BRYAN, TEXAS — Flash flooding is a big problem this time of year and it can make traveling dangerous, but thanks to a grant from the state Flood Infrastructure Fund, the City of Bryan will soon have a way to send alerts about roads that are at risk of flooding.
Bryan City staff say Texas is in the top 5 for flood-related deaths and they hope this new technology will help save lives.
The City of Bryan received a $180,000 grant from the state flood infrastructure fund, which according to the City of Bryan's website, "The Flood Infrastructure Fund was approved by Texas voters in 2019 and is administered by the Texas Water Development Board, the Texas Department of Emergency Management and the Texas General Land Office."
"They notified us that our project was something that they considered valuable, so we submitted our second application, our final application back in September. We were notified in December 2020 that our project was approved for funding," Sam Vernon, Assistant City Engineer for the City of Bryan said.
The City will use the money to help fund a 450,000 dollar project to install a flood early warning system. New technology that will warn about potential flooding using sensors on flood-prone roads.
"Once these sensors detect that water is getting close to the roadway, they will activate signals very similar to what you see in school zones in the mornings," Vernon added.
Bryan resident Hayden Garner is happy to hear the news.
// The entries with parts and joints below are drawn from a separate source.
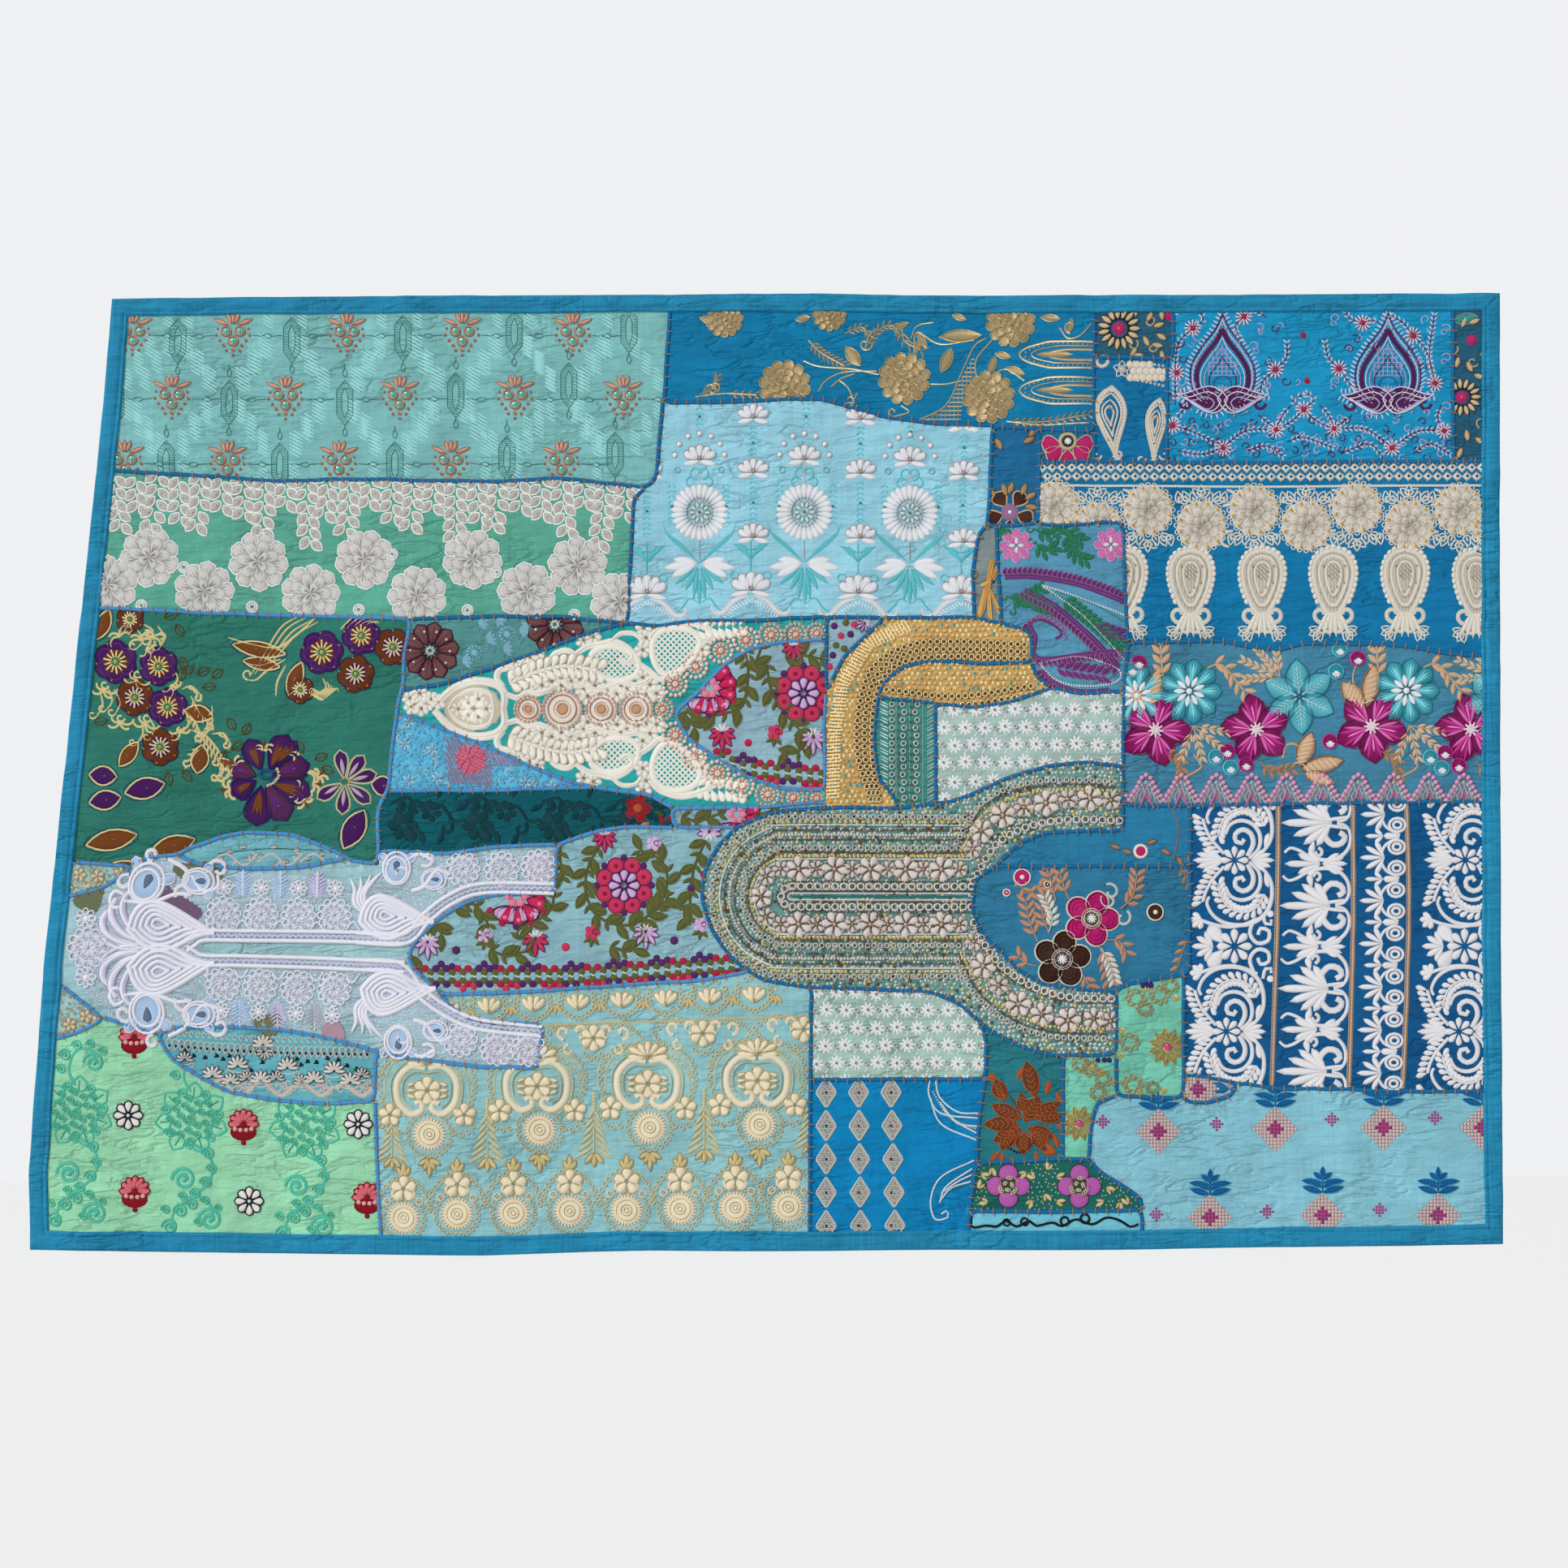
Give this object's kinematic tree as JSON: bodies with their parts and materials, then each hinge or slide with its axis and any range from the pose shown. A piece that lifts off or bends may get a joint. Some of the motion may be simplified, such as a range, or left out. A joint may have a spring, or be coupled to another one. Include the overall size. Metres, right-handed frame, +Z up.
{
  "type": "patchwork wall tapestry",
  "caption": "Landscape wall tapestry pieced from embroidered blue, teal and mint cloths, with couched seams and a folded cotton binding; hangs by its top edge to dress a wall.",
  "frame": {"origin": "The middle of the top edge, where the hanging is held.", "axes": "+X runs to the viewer's right along the width, +Y away from the viewer through the cloth, +Z up. The worked side faces -Y."},
  "size_m": [1.5746, 0.0107, 1.0316],
  "materials": {
    "ground_cotton": "plain woven cotton, matte",
    "binding_cotton": "slubby plain cotton, matte",
    "lace_white": "corded white lace, matte with soft sheen",
    "mint_damask": "damask with satin zigzags and woven copper flowers",
    "sage_silk": "art silk with silver ribbon roses and leaves",
    "forest_crepe": "crepe with purple, brown and cream satin stitch",
    "aqua_scroll": "fine crepe with taupe scroll embroidery",
    "dusty_teal_net": "sheer net with maroon petals",
    "teal_silk": "silk under ivory corded lace and copper beads",
    "greyblue_georgette": "georgette with berry flowers and olive vines",
    "sky_cotton": "cotton with white satin stitch medallions",
    "royal_silk": "silk with gold thread roses",
    "dark_blue_crepe": "crepe with beige sunflowers",
    "azure_silk": "silk with ivory thread borders and gold beads",
    "turquoise_silk": "silk with plum and white thread ogees",
    "deep_blue_crepe": "crepe with magenta and brown flowers",
    "teal_blue_georgette": "georgette with large magenta and turquoise flowers",
    "dusty_blue_cotton": "cotton with purple paisley and white beads",
    "grey_net": "sheer net with orange thread",
    "gold_tissue": "gold tissue covered in sequins",
    "teal_net": "net with columns of sequins",
    "grey_green_net": "net with white daisies",
    "beaded_teal": "georgette covered in silver and gold beads",
    "navy_cotton": "cotton with raised white scrolls",
    "light_blue_silk": "light silk with cross stitched diamonds",
    "greyed_print": "small pink check on grey",
    "mint_chiffon": "chiffon with gold sequin flowers",
    "petrol_crepe": "crepe with a rust flower",
    "bottle_green_silk": "silk with lilac flowers",
    "aqua_crepe": "crepe with a black curl line",
    "bright_blue_silk": "silk with silver thread diamonds",
    "aqua_cotton": "cotton with cream satin stitch",
    "pale_organza": "sheer pale organza",
    "cream_cloth": "crepe with cream stitched flowers",
    "mint_cotton": "cotton with swirled vines",
    "sky_ruched": "ruched crepe with pink beads",
    "teal_velvet": "devore velvet, dark and soft"
  },
  "bodies": {
    "root": {"ground_cloth": "ground_cotton", "binding_top": "binding_cotton", "binding_right": "binding_cotton", "binding_bottom": "binding_cotton", "binding_left": "binding_cotton", "lace_yoke": "lace_white", "mint_damask": "mint_damask", "silver_roses": "sage_silk", "forest_flowers": "forest_crepe", "scroll_lens": "aqua_scroll", "black_darts": "aqua_scroll", "maroon_flower": "dusty_teal_net", "ivory_lace": "teal_silk", "berry_ogee": "greyblue_georgette", "berry_corner": "greyblue_georgette", "berry_wide": "greyblue_georgette", "berry_sliver": "greyblue_georgette", "sky_medallions": "sky_cotton", "gold_roses": "royal_silk", "sunflower": "dark_blue_crepe", "sunflower_strip": "dark_blue_crepe", "ivory_mango": "azure_silk", "ivory_borders": "azure_silk", "plum_ogees": "turquoise_silk", "magenta_flower": "deep_blue_crepe", "brown_flower": "deep_blue_crepe", "blue_strip": "deep_blue_crepe", "blue_flowers": "deep_blue_crepe", "big_blooms": "teal_blue_georgette", "purple_paisley": "dusty_blue_cotton", "orange_tassel": "grey_net", "gold_arch": "gold_tissue", "gold_lens": "gold_tissue", "sequin_columns": "teal_net", "daisies_upper": "grey_green_net", "daisies_lower": "grey_green_net", "beaded_neck": "beaded_teal", "white_scrolls": "navy_cotton", "stitched_diamonds": "light_blue_silk", "pink_scrap": "greyed_print", "mint_sequins": "mint_chiffon", "mint_sequins_low": "mint_chiffon", "rust_flower": "petrol_crepe", "lilac_clover": "bottle_green_silk", "black_curl": "aqua_crepe", "silver_diamonds": "bright_blue_silk", "cream_crests": "aqua_cotton", "lace_ground": "pale_organza", "cream_scrap_upper": "cream_cloth", "cream_scrap_lower": "cream_cloth", "mint_vines": "mint_cotton", "ruched_pink": "sky_ruched", "teal_velvet": "teal_velvet"}
  },
  "joints": []
}
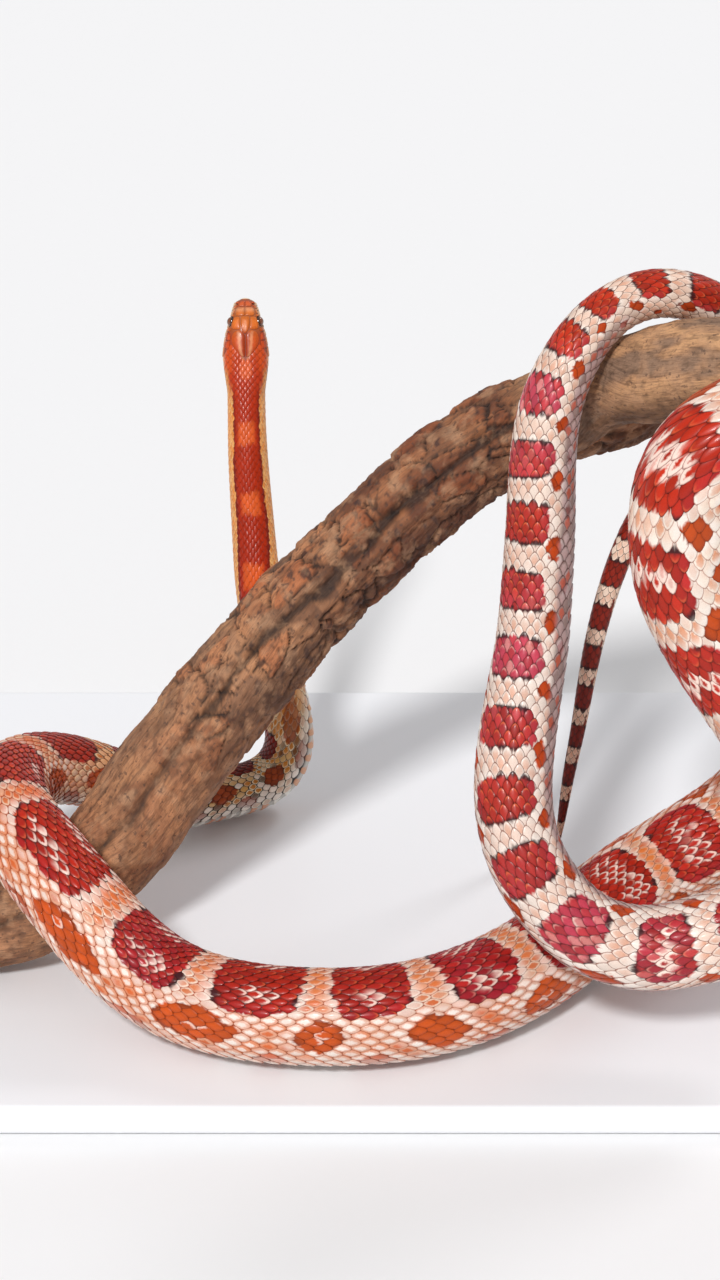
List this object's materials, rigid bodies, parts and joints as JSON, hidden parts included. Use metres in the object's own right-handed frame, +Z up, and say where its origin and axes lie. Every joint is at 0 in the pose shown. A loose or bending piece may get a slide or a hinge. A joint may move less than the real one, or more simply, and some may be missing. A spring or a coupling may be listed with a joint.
{
  "type": "corn snake model on a branch",
  "caption": "Life-size still model of a red and cream corn snake that winds over a cut length of bare branch, held by a flat base and two short rods.",
  "frame": {"origin": "centre of the underside of the stand's base", "axes": "+Z up, +X to the right as seen from the front, +Y away from the viewer"},
  "size_m": [0.3527, 0.26, 0.2472],
  "materials": {
    "head_skin": "glossy orange-red head shields with pale pink marks",
    "body_skin": "glossy overlapping scales, brick-red saddles on cream and orange",
    "eye": "very glossy dark eye with a round pupil",
    "bark": "dry cracked brown bark",
    "stand_plate": "plain pale satin plate",
    "stand_rod": "plain satin steel rod"
  },
  "bodies": {
    "root": {"head": "head_skin", "eye_left": "eye", "eye_right": "eye", "neck": "body_skin", "body_back_bend": "body_skin", "body_back": "body_skin", "body_left_turn": "body_skin", "body_over_branch": "body_skin", "body_front": "body_skin", "body_crossing": "body_skin", "body_rear": "body_skin", "body_rise_lower": "body_skin", "body_rise_upper": "body_skin", "body_over_limb": "body_skin", "body_hanging_bend": "body_skin", "body_hanging_upper": "body_skin", "body_hanging_lower": "body_skin", "body_low_turn": "body_skin", "body_bottom_loop": "body_skin", "body_climb_turn": "body_skin", "body_climb": "body_skin", "body_arch": "body_skin", "body_vent": "body_skin", "tail_upper": "body_skin", "tail_middle": "body_skin", "tail_tip": "body_skin", "branch_lower": "bark", "branch_middle": "bark", "branch_fork": "bark", "branch_limb": "bark", "branch_stub": "bark", "stand_base": "stand_plate", "stand_rod_left": "stand_rod", "stand_rod_right": "stand_rod"}
  },
  "joints": []
}
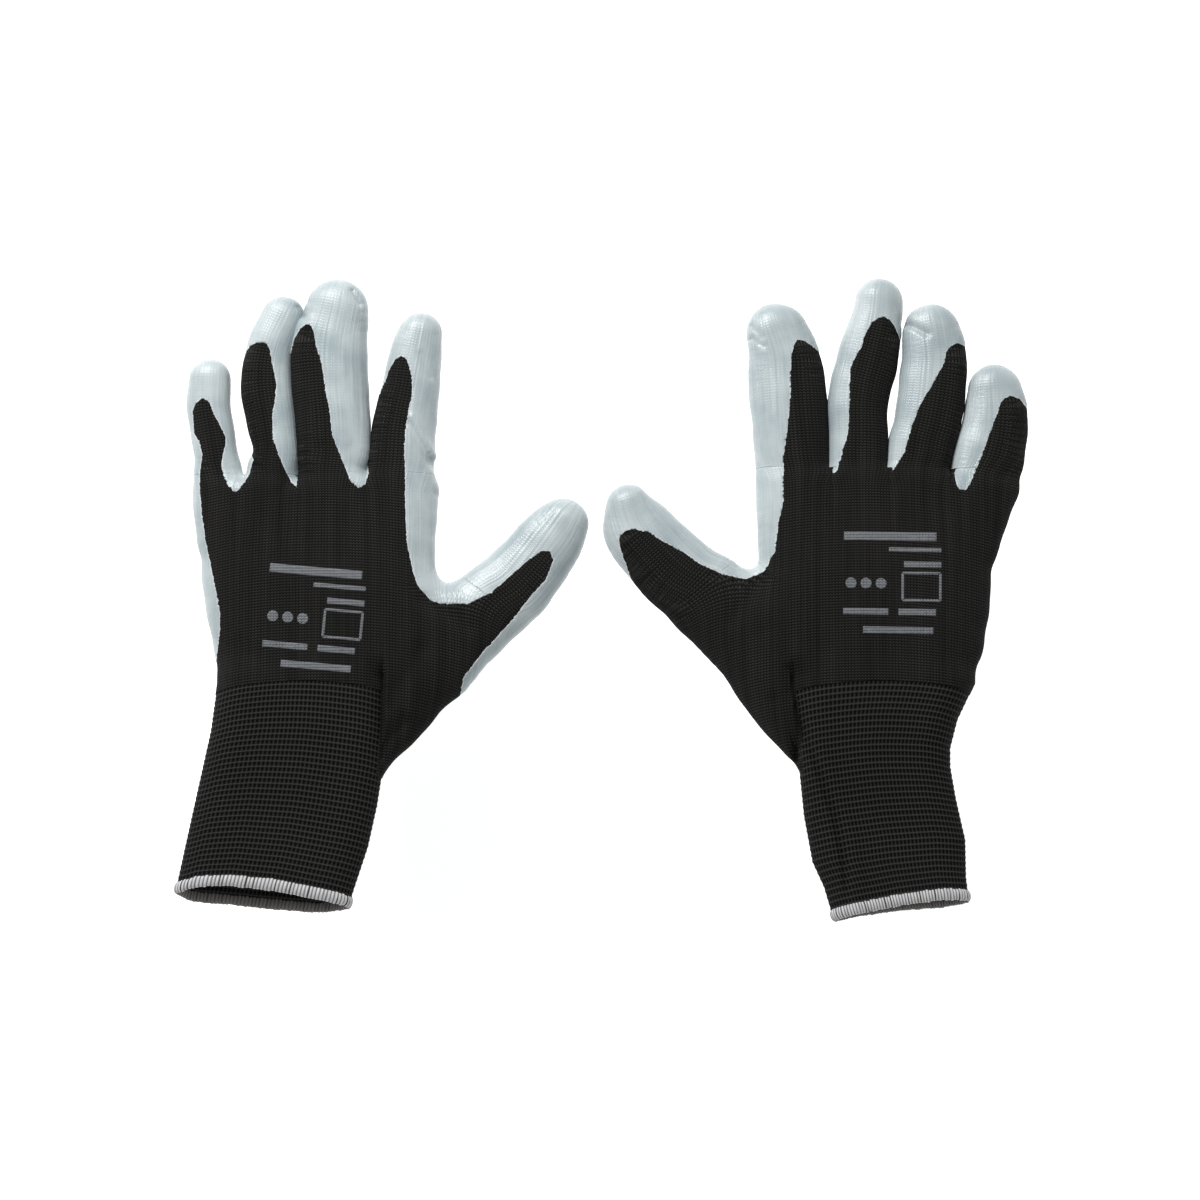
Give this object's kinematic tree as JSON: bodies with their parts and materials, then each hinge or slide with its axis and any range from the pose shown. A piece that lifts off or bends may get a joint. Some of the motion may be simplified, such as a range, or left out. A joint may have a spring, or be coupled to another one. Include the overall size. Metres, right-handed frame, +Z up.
{
  "type": "pair of work gloves",
  "caption": "Seamless knitted work gloves with a dipped palm and fingertips, ribbed cuffs and overlocked hems, lying palms down.",
  "frame": {"origin": "centre of the pair's outline, on the plane that the palms lie on", "axes": "+X from the left-hand glove to the right-hand glove, +Y towards the fingertips, +Z up out of the backs of the hands"},
  "size_m": [0.3403, 0.2546, 0.0249],
  "materials": {
    "knit": "fine plain knit, matt black",
    "rib": "elastic rib knit, matt black",
    "coating": "smooth dipped rubber, light blue grey, satin",
    "hem_thread": "grey overlock thread",
    "print_ink": "thin matt ink"
  },
  "bodies": {
    "left_hand": {"left_hand_liner": "knit", "left_palm_coating": "coating", "left_size_print": "print_ink"},
    "left_cuff": {"left_cuff_rib": "rib", "left_cuff_hem": "hem_thread"},
    "left_thumb": {"left_thumb_liner": "knit", "left_thumb_coating": "coating"},
    "left_index": {"left_index_liner": "knit", "left_index_coating": "coating"},
    "left_middle": {"left_middle_liner": "knit", "left_middle_coating": "coating"},
    "left_ring": {"left_ring_liner": "knit", "left_ring_coating": "coating"},
    "left_pinky": {"left_pinky_liner": "knit", "left_pinky_coating": "coating"},
    "right_hand": {"right_hand_liner": "knit", "right_palm_coating": "coating", "right_size_print": "print_ink"},
    "right_cuff": {"right_cuff_rib": "rib", "right_cuff_hem": "hem_thread"},
    "right_thumb": {"right_thumb_liner": "knit", "right_thumb_coating": "coating"},
    "right_index": {"right_index_liner": "knit", "right_index_coating": "coating"},
    "right_middle": {"right_middle_liner": "knit", "right_middle_coating": "coating"},
    "right_ring": {"right_ring_liner": "knit", "right_ring_coating": "coating"},
    "right_pinky": {"right_pinky_liner": "knit", "right_pinky_coating": "coating"}
  },
  "joints": [
    {"name": "right_glove_lift", "type": "slide", "parent": "left_hand", "child": "right_hand", "axis": [0, 0, 1], "range_m": [0, 0.15]},
    {"name": "left_thumb_bend", "type": "hinge", "parent": "left_hand", "child": "left_thumb", "pos_m": [-0.0475, -0.0054, 0], "axis": [-0.7727, 0.6347, 0], "range_deg": [0, 60]},
    {"name": "left_index_bend", "type": "hinge", "parent": "left_hand", "child": "left_index", "pos_m": [-0.0813, 0.044, 0], "axis": [-1, 0, 0], "range_deg": [0, 75]},
    {"name": "left_middle_bend", "type": "hinge", "parent": "left_hand", "child": "left_middle", "pos_m": [-0.109, 0.044, 0], "axis": [-1, 0, 0], "range_deg": [0, 75]},
    {"name": "left_ring_bend", "type": "hinge", "parent": "left_hand", "child": "left_ring", "pos_m": [-0.1327, 0.044, 0], "axis": [-1, 0, 0], "range_deg": [0, 75]},
    {"name": "left_pinky_bend", "type": "hinge", "parent": "left_hand", "child": "left_pinky", "pos_m": [-0.1526, 0.044, 0], "axis": [-1, 0, 0], "range_deg": [0, 75]},
    {"name": "left_wrist_bend", "type": "hinge", "parent": "left_hand", "child": "left_cuff", "pos_m": [-0.10805, -0.038, 0], "axis": [1, 0, 0], "range_deg": [0, 40]},
    {"name": "right_thumb_bend", "type": "hinge", "parent": "right_hand", "child": "right_thumb", "pos_m": [0.0454, -0.0002, 0], "axis": [-0.7627, -0.6468, 0], "range_deg": [0, 60]},
    {"name": "right_index_bend", "type": "hinge", "parent": "right_hand", "child": "right_index", "pos_m": [0.0769, 0.044, 0], "axis": [-1, 0, 0], "range_deg": [0, 75]},
    {"name": "right_middle_bend", "type": "hinge", "parent": "right_hand", "child": "right_middle", "pos_m": [0.1034, 0.044, 0], "axis": [-1, 0, 0], "range_deg": [0, 75]},
    {"name": "right_ring_bend", "type": "hinge", "parent": "right_hand", "child": "right_ring", "pos_m": [0.1279, 0.044, 0], "axis": [-1, 0, 0], "range_deg": [0, 75]},
    {"name": "right_pinky_bend", "type": "hinge", "parent": "right_hand", "child": "right_pinky", "pos_m": [0.1543, 0.044, 0], "axis": [-1, 0, 0], "range_deg": [0, 75]},
    {"name": "right_wrist_bend", "type": "hinge", "parent": "right_hand", "child": "right_cuff", "pos_m": [0.102, -0.038, 0], "axis": [1, 0, 0], "range_deg": [0, 40]}
  ]
}
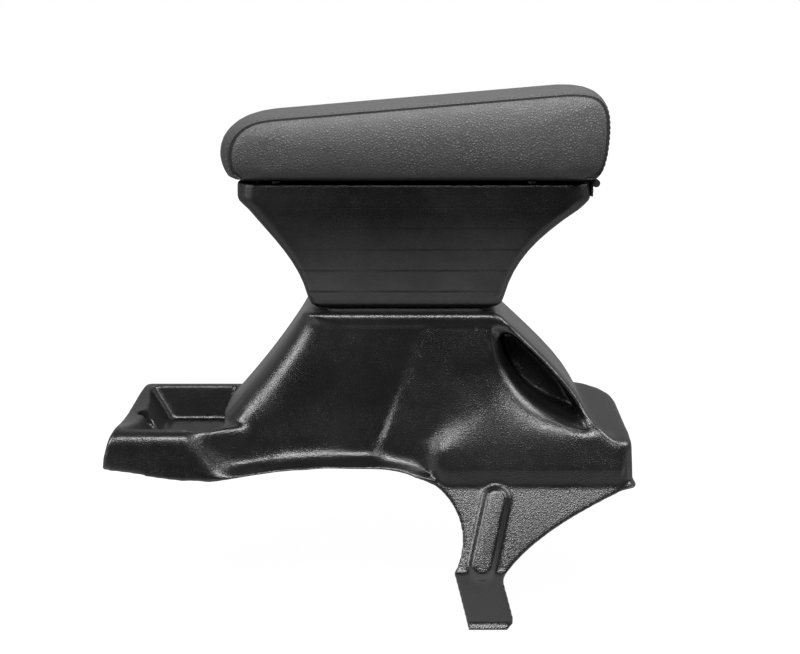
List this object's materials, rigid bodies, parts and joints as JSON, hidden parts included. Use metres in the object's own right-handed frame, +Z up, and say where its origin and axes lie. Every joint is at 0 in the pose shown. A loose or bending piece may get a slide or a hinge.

"I drive a pretty low car... So, you know if it's one of those problem areas, it would be nice to know 'hey don't go through here... Find another route... avoid flooding your car,' It would be really good," Garner, a Bryan resident said.
Garner believes it will not only help motorists but also residents who, like himself, live near flood-prone areas.
"Sometimes we have this retention ditch back here and it (water) will come all up even over the ditch into the yard and even up to the house one time. I know during [Hurricane] Harvey this was one of the homes that flooded," Garner added.
Project Manager Sam Vernon says city staff will initially get texts alerting them of potential flooding, but they hope to expand that line of communication.
"To be able to send out texts to citizens that maybe are part of the reverse 911 system or we may set up some type of notification system and may even be able to look at an app or on the city website to see instantaneous updates," Vernon added.
Another feature the sensors will have is the ability to examine rainfall and collect rainfall data, which Vernon says, will give staff real-time information about storm intensity and how effective their drainage system really is.
"We do have some spots where want to see how our infrastructure and creek system responds to rainfall," Vernon added.
The city has already identified several locations that will receive the system, including Old Reliance Road at Carter's Creek, Villa Maria Road at Burton Creek, and Oak Ridge Dr at Barak Lane, but not all locations have been finalized.
The City says the primary goals of this initiative are to enhance safety by providing advanced warning of floodwater over roads, improve efficiency by using mobile alerts to direct city crews to specific crossings and collect and analyze real-time data for development and floodplain management.
Contracts have been approved by Bryan City Council and construction for the sensors is planned to begin this fall.